Abstract
In Bourdieus soziokultureller Klassentheorie wird die Reproduktion von Klassenstrukturen
vor allem über Prozesse der intergenerationalen Weitergabe von kulturellem Kapital
und ihrer Manifestation in Lebensstilen erklärt. Dabei wurde gegen Bourdieu behauptet, dass Lebensstile
und insbesondere die Rezeption von Kunst, der von Bourdieu eine zentrale Bedeutung
zugesprochen wird, kaum von der Ausstattung einer Person mit kulturellem Kapital abhängig ist.

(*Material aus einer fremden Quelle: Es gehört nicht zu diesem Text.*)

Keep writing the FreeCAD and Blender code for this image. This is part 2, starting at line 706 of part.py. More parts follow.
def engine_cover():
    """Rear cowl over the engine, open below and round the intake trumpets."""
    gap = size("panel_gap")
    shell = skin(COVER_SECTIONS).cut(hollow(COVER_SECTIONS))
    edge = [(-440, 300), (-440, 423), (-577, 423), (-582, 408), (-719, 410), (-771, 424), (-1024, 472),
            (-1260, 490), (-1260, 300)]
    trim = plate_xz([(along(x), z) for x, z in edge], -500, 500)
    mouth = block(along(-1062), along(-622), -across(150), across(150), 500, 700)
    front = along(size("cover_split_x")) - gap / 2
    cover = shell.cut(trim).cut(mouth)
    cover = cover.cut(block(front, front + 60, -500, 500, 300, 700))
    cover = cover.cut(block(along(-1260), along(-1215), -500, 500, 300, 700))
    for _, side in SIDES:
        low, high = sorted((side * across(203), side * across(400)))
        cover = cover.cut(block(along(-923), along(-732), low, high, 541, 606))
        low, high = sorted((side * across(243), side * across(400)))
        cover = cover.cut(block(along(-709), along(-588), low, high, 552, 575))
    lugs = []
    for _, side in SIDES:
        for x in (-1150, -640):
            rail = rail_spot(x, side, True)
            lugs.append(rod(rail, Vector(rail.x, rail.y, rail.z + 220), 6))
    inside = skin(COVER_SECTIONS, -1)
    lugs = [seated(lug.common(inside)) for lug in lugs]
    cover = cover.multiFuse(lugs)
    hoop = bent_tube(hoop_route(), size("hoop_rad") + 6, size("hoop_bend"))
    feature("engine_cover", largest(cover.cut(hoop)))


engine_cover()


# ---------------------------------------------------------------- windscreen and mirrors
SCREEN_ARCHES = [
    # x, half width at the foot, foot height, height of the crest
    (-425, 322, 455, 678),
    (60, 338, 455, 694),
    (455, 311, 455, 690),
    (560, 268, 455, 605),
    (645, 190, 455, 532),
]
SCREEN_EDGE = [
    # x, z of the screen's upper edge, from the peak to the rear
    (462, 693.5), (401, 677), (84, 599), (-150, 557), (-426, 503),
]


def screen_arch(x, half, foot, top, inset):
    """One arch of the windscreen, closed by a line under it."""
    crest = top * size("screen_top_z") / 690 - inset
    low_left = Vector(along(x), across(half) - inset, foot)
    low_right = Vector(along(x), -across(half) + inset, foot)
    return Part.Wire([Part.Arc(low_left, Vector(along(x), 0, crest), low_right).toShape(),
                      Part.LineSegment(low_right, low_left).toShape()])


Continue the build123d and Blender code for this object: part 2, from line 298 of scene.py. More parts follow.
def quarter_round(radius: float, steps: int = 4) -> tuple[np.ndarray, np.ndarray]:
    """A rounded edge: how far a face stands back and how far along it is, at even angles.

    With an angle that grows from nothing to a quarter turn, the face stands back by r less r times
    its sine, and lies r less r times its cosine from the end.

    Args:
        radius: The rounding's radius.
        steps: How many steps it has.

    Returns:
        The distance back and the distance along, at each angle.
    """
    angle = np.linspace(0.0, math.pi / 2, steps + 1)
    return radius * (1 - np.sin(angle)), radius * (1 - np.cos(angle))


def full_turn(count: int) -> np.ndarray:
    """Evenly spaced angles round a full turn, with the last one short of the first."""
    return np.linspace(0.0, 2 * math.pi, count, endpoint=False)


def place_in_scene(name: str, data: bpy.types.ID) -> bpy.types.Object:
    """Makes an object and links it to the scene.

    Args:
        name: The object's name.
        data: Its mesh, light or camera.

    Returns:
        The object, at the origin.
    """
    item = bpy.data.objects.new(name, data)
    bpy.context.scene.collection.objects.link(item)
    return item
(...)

In diesem Aufsatz wird die Relevanz von kulturellem Kapital für die Kunstrezeption am Beispiel
der Wahrnehmung von Opernmusik geprüft. Im Gegensatz zu den meisten vorhergehenden Studien
wird daher nicht analysiert, welche Musikrichtungen Personen hören, sondern es wird untersucht,
wie Musik rezipiert wird. Sowohl die Ausstattung der Akteure mit kulturellem Kapital, wie auch
ihre Musikrezeption konnten in einer Publikumsumfrage unter Opernbesuchern differenziert erhoben
werden. In der empirischen Untersuchung wird deutlich, dass es deutlich mehr Formen der
Musikrezeption gibt, als dies in Bourdieus Kunstsoziologie mit ihrem Fokus auf eine decodierende
und analysierende Rezeption behauptet wird. Die Stärke der analysierenden Rezeptionsweise kann
allerdings durch die Ausstattung der Akteure mit kulturellem Kapital relativ gut erklärt werden.